GIVEN MATERIAL →
==========

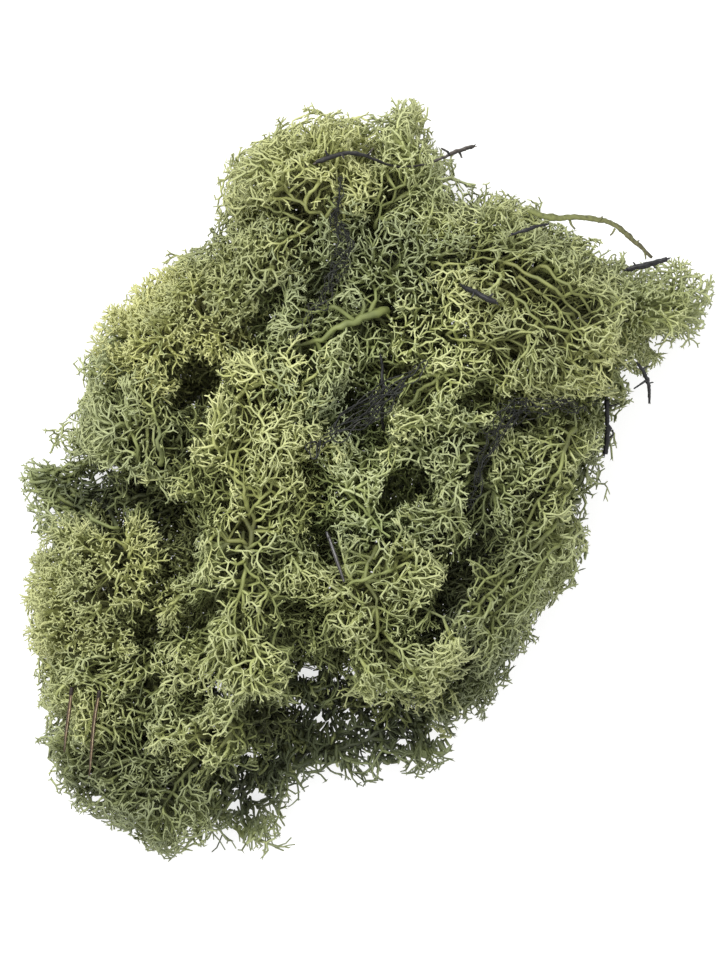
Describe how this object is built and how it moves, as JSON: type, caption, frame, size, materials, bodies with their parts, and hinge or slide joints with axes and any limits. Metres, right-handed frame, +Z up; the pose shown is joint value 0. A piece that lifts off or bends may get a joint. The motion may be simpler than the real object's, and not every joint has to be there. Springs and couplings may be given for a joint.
{
  "type": "moss clump",
  "caption": "Tangled cushion of green reindeer moss tufts, domed on top and cut flat beneath, with dark twigs, dry needles and black dead strands caught in it",
  "frame": {"origin": "middle of the box's footprint, on the floor that the cut underside lies on", "axes": "+Z up out of the clump's best face, +Y along its long way towards the crown tuft, +X towards the long arm that sticks out on the right"},
  "size_m": [0.1964, 0.2122, 0.062],
  "materials": {
    "lichen_light": "matt, fine antler-like branches, pale yellow-green",
    "lichen": "matt, fine antler-like branches, mid green",
    "lichen_dark": "matt, fine antler-like branches, deep green going brown-black inside",
    "bark": "matt, cracked dark bark",
    "bare_stem": "matt, scaly olive-brown",
    "needle": "satin, dry brown",
    "dead_strand": "matt, black lacy fibres"
  },
  "bodies": {
    "root": {"needle_dark": "needle", "needle_left": "needle", "needle_right": "needle", "stem_arm": "bare_stem", "strand_crown": "dead_strand", "strand_hollow": "dead_strand", "strand_right": "dead_strand", "tuft_arm_fringe": "lichen", "tuft_arm_mid": "lichen", "tuft_arm_tip": "lichen_light", "tuft_arm_top": "lichen", "tuft_bottom_mid": "lichen", "tuft_bottom_net": "lichen_dark", "tuft_centre": "lichen_dark", "tuft_centre_right": "lichen", "tuft_centre_top": "lichen", "tuft_column_lower": "lichen_light", "tuft_column_upper": "lichen_light", "tuft_crown_left": "lichen_light", "tuft_crown_right": "lichen", "tuft_crown_tip": "lichen_light", "tuft_cushion_low": "lichen_light", "tuft_cushion_upper": "lichen_light", "tuft_foot_left": "lichen", "tuft_foot_sprig": "lichen_dark", "tuft_hollow": "lichen_dark", "tuft_left_mid": "lichen", "tuft_left_tag": "lichen_dark", "tuft_left_wing": "lichen_dark", "tuft_lower_left": "lichen", "tuft_neck": "lichen", "tuft_right_foot": "lichen_dark", "tuft_right_low": "lichen", "tuft_right_lower": "lichen", "tuft_right_mid": "lichen", "tuft_shoulder": "lichen_light", "tuft_tongue": "lichen_light", "twig_arm": "bark", "twig_arm_mid": "bark", "twig_arm_top": "bark", "twig_centre": "bark", "twig_crown": "bark", "twig_fringe": "bark", "twig_hanging": "bark"}
  },
  "joints": []
}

==========

REQUEST →
Please repeat the listing exactly, with nothing left out.

RESULT FOR THIS EXERCISE →
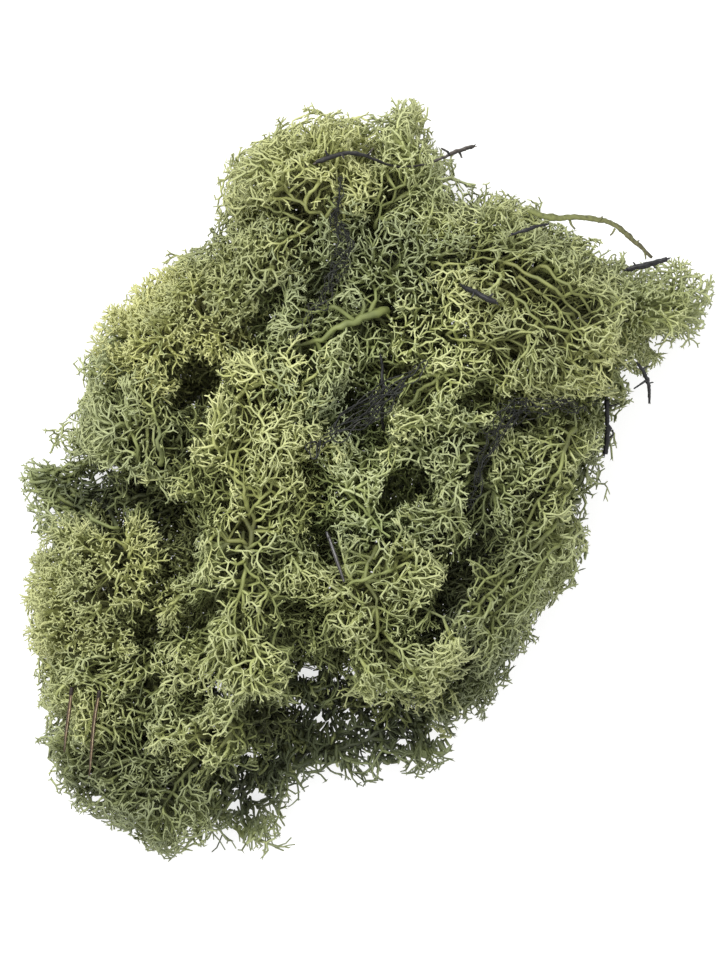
Describe how this object is built and how it moves, as JSON: type, caption, frame, size, materials, bodies with their parts, and hinge or slide joints with axes and any limits. Metres, right-handed frame, +Z up; the pose shown is joint value 0. A piece that lifts off or bends may get a joint. The motion may be simpler than the real object's, and not every joint has to be there. Springs and couplings may be given for a joint.
{
  "type": "moss clump",
  "caption": "Tangled cushion of green reindeer moss tufts, domed on top and cut flat beneath, with dark twigs, dry needles and black dead strands caught in it",
  "frame": {"origin": "middle of the box's footprint, on the floor that the cut underside lies on", "axes": "+Z up out of the clump's best face, +Y along its long way towards the crown tuft, +X towards the long arm that sticks out on the right"},
  "size_m": [0.1964, 0.2122, 0.062],
  "materials": {
    "lichen_light": "matt, fine antler-like branches, pale yellow-green",
    "lichen": "matt, fine antler-like branches, mid green",
    "lichen_dark": "matt, fine antler-like branches, deep green going brown-black inside",
    "bark": "matt, cracked dark bark",
    "bare_stem": "matt, scaly olive-brown",
    "needle": "satin, dry brown",
    "dead_strand": "matt, black lacy fibres"
  },
  "bodies": {
    "root": {"needle_dark": "needle", "needle_left": "needle", "needle_right": "needle", "stem_arm": "bare_stem", "strand_crown": "dead_strand", "strand_hollow": "dead_strand", "strand_right": "dead_strand", "tuft_arm_fringe": "lichen", "tuft_arm_mid": "lichen", "tuft_arm_tip": "lichen_light", "tuft_arm_top": "lichen", "tuft_bottom_mid": "lichen", "tuft_bottom_net": "lichen_dark", "tuft_centre": "lichen_dark", "tuft_centre_right": "lichen", "tuft_centre_top": "lichen", "tuft_column_lower": "lichen_light", "tuft_column_upper": "lichen_light", "tuft_crown_left": "lichen_light", "tuft_crown_right": "lichen", "tuft_crown_tip": "lichen_light", "tuft_cushion_low": "lichen_light", "tuft_cushion_upper": "lichen_light", "tuft_foot_left": "lichen", "tuft_foot_sprig": "lichen_dark", "tuft_hollow": "lichen_dark", "tuft_left_mid": "lichen", "tuft_left_tag": "lichen_dark", "tuft_left_wing": "lichen_dark", "tuft_lower_left": "lichen", "tuft_neck": "lichen", "tuft_right_foot": "lichen_dark", "tuft_right_low": "lichen", "tuft_right_lower": "lichen", "tuft_right_mid": "lichen", "tuft_shoulder": "lichen_light", "tuft_tongue": "lichen_light", "twig_arm": "bark", "twig_arm_mid": "bark", "twig_arm_top": "bark", "twig_centre": "bark", "twig_crown": "bark", "twig_fringe": "bark", "twig_hanging": "bark"}
  },
  "joints": []
}